England surged to a six-wicket win on the third afternoon of their tour match against Western Australia at Perth, captain Andrew Strauss's unbeaten 120 guiding their fourth-innings pursuit of 243. Four wickets for Graeme Swann, with admirable back-up from Stuart Broad and Steven Finn, had brought England back into the game after Western Australia started the day well placed at 1 for 109. The last nine wickets tumbled for 93 runs to set up England's second-innings chase, and though Alastair Cook again fell early Strauss ran to an aggressive hundred and a string of contributions from the middle order sealed the win in the 48th over.
England looked set for a long day in the field while Wes Robinson and Michael Swart built on a strong opening stand of 77 with a 53-run partnership for the second wicket. But Swart's removal, pinned in front of his stumps by Finn, sparked a collapse as Robinson was stumped off Swann shortly after passing fifty, captain Marcus North was run out by substitute fielder Eoin Morgan and Adam Voges was caught behind off Broad in the space of eight overs.
From then on, England kept firm control of the match and wickets fell at regular intervals. No. 11 Michael Hogan bashed 21 from just 12 balls, including two fours and two sixes, to boost Western Australia's innings past 200, but when he was run out England were left with the appetising task of chasing 243 in 52 overs.
Hogan kept up the counter-attack with the ball in his hands, clean bowling Cook in the fifth over as England's chase suffered an early setback. But Strauss anchored the innings with aplomb, adding a sedate 65 in 16.2 overs for the second wicket with Jonathan Trott and then shifting gears in a 66-run partnership with Kevin Pietersen that took half that time.
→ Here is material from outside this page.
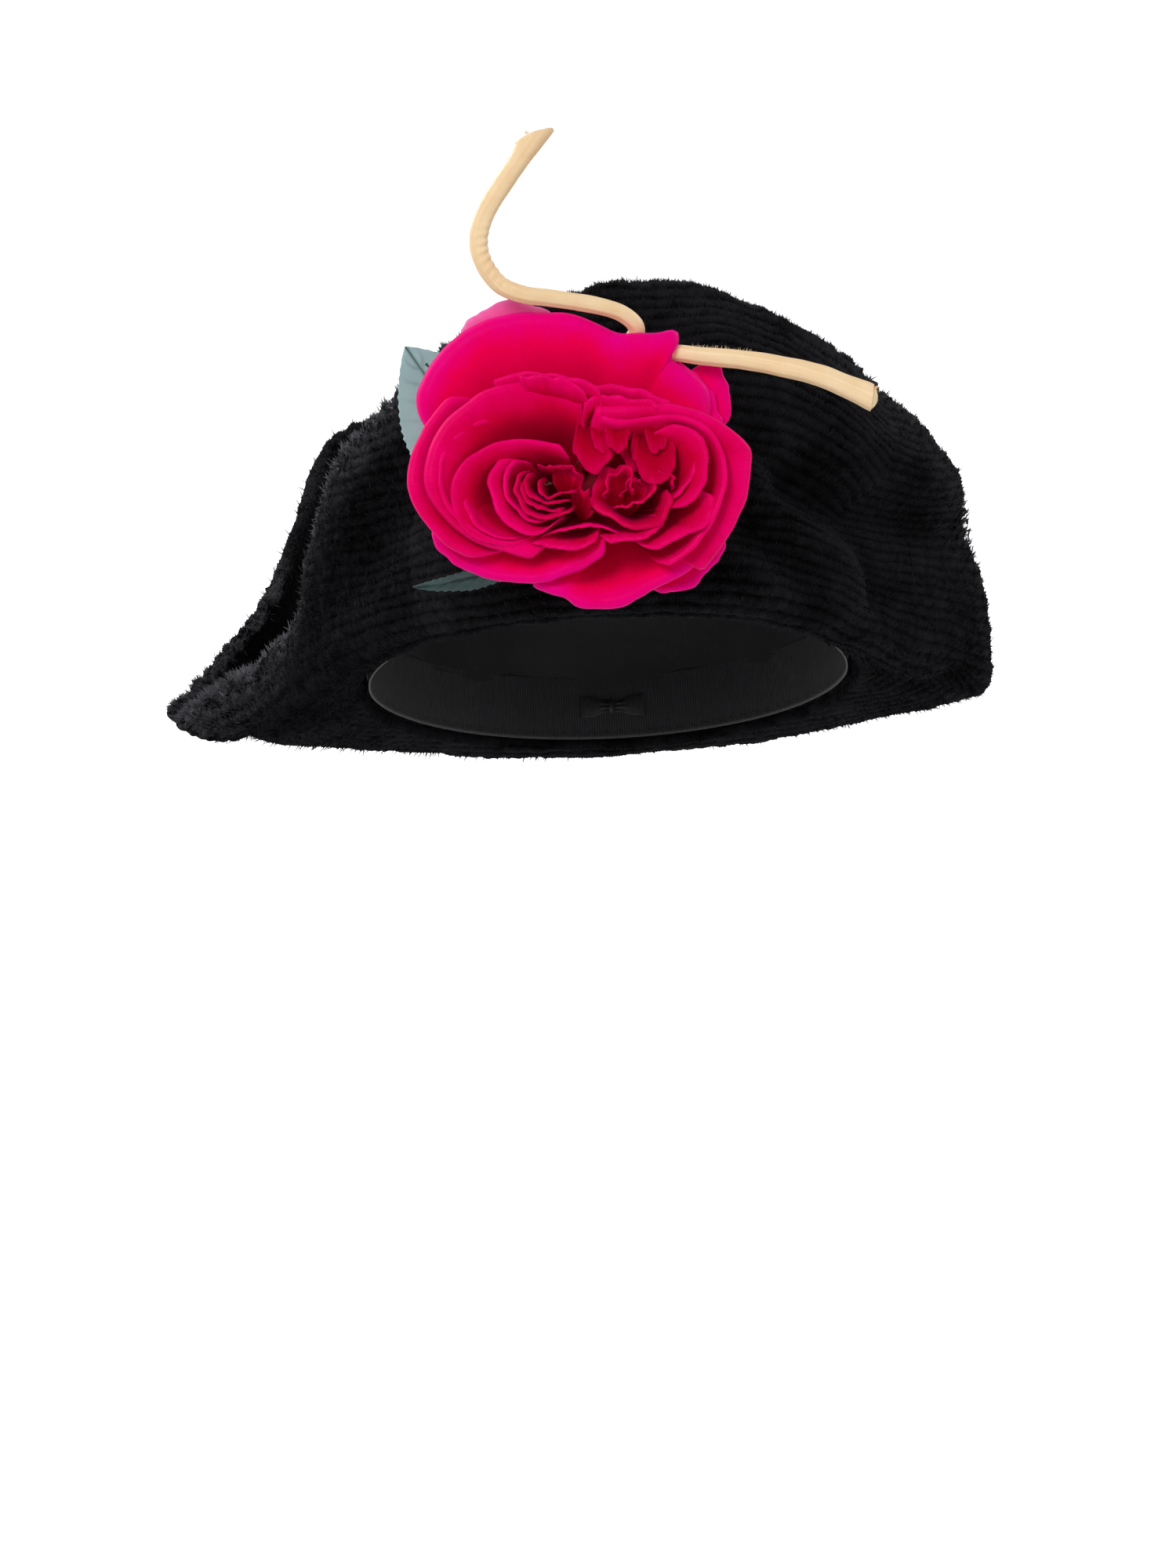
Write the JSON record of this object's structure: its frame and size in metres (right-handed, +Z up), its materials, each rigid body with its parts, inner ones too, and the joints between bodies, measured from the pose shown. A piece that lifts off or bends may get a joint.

Pietersen followed his first-innings 58 with a quickfire 35, striking three powerful straight drives in succession off Hogan and lofting left-arm spinner Michael Beer over midwicket before being given out leg before to the same bowler attempting an adventurous reverse sweep. The decision didn't impress Pietersen, who stood at the crease for several seconds looking at his bat before walking off.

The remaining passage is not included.